OPINION

La traición a los kurdos es imperdonable

Familias kurdas huyen de sus ciudades de origen, Ras al-Ein, debido a la ofensiva turca en el norte de Siria. / EFE
Familias kurdas huyen de sus ciudades de origen, Ras al-Ein, debido a la ofensiva turca en el norte de Siria. / EFE

Los kurdos han luchado como leones para acabar con el Estado Islámico, en primera línea del frente junto a la coalición internacional liderada por Estados Unidos. Acostumbrados a un siglo de traiciones permanentes, los kurdos sabían que no podían confiar en qué harían los estadounidenses y el resto de la comunidad internacional una vez derrotasen a Daesh. Pero cumplieron su tarea hasta el final, porque entendían muy bien que se trataba de una amenaza global, urgente, prioritaria, frente a la que sólo había una opción: plantarle cara.

Quienes hemos seguido con admiración el valor indomable de los "peshmergas" (en kurdo, "quienes no temen a la muerte"), quienes conocemos lo que han logrado esos hombres y mujeres contra todos los obstáculos, no dábamos crédito a la súbita, mezquina decisión de Trump de abandonarlos a su suerte. “Los kurdos no nos ayudaron en Normandía”, dijo. Nadie podía creerlo, ni siquiera en su propio país, desconcertados y furiosos sus mandos militares tras años de estrecha colaboración y buenos resultados. Luego todos entendimos con desolación que abría la puerta a Erdogan para que el segundo ejército más grande de la OTAN atacara a uno de nuestros mejores socios antiterroristas, y así pudiera ejecutar con impunidad lo que Turquía lleva un siglo buscando: acabar con los kurdos. A la vez que lo invitaba, por cierto, a visitar la Casa Blanca en noviembre.

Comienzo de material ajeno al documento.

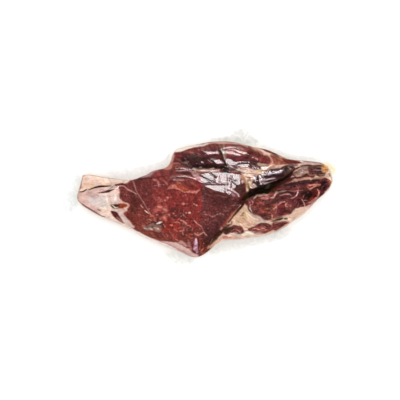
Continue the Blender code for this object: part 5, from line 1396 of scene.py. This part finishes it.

Los kurdos son hoy una nación sin Estado de casi cuarenta millones de personas, repartidas en los cuatro países a orillas del Éufrates y el Tigris, la antigua Mesopotamia: Turquía, Siria, Irak e Irán. Tienen una particularidad que los hace extraordinariamente resilientes (y ejemplares, desde mi punto de vista): siempre han antepuesto su identidad nacional a sus creencias religiosas. Encarnan la diversidad que caracteriza a Oriente Medio siendo un ejemplo de convivencia entre musulmanes de distintas corrientes y cristianos, yazidíes e incluso judíos. Esta enésima traición a los kurdos del siglo XXI es la última constatación de la forma tan cruel e irresponsable en que puede comportarse un gran poder concentrado en manos no confiables, caprichosas. Que no es nueva ni debería sorprendernos, pero que nos indigna. En el Tratado de Sévres de 1920, que ponía fin al Imperio Otomano, los aliados les reconocimos un derecho de autodeterminación que nunca se aplicó, y quedó hecho añicos tres años después con el Tratado de Lausana.

Anteriores presidentes de Estados Unidos como Nixon y Bush también lo hicieron, pero este volantazo demente de Trump lleva al mundo a un precipicio innecesario. Además de posibilitar el resurgimiento del autodenominado Estado Islámico, permitir esta ofensiva militar turca (que ya ha golpeado duramente la zona nororiental de Siria y provocado la muerte de más de 50 civiles a ambos lados de la frontera) puede derivar en una limpieza étnica de la población kurda de esa zona. Un autócrata integrista como Erdogan sólo puede considerar como una amenaza lo que los kurdos sirios estaban construyendo en Rojava (así llaman al Kurdistán sirio): un proyecto de sociedad democrática, igualitaria, sostenible. Podría ser un ejemplo demasiado inspirador para los millones de kurdos que viven en Turquía. Mientras, mantiene la mano en la espita de los más de tres millones de refugiados sirios que aloja en su territorio con financiación europea para que la Unión no se le eche encima, más allá de algunas alharacas.

Hartos de nosotros, el líder militar de los kurdos sirios, el general Mazloum, nos lo ha dejado claro: “Necesito saber si son capaces de proteger a mi gente, de evitar que estas bombas caigan sobre nosotros o no. Necesito saber, porque si no lo hacen, tengo que hacer un trato con Rusia y el régimen ahora e invitar a sus aviones a proteger esta región”.

Yo no tengo una respuesta. Y, lamento decirlo, me resulta muy difícil confiar en quien no hace honor a su palabra. Pero, como recuerda Manuel Martorell, me gustaría que la comunidad internacional saldara la deuda contraída con el pueblo kurdo. Y que, de una vez, los kurdos pudieran dejar atrás el viejo grito que han lanzado durante décadas para clamar contra el abandono internacional: “¡Las montañas son nuestras únicas amigas!”.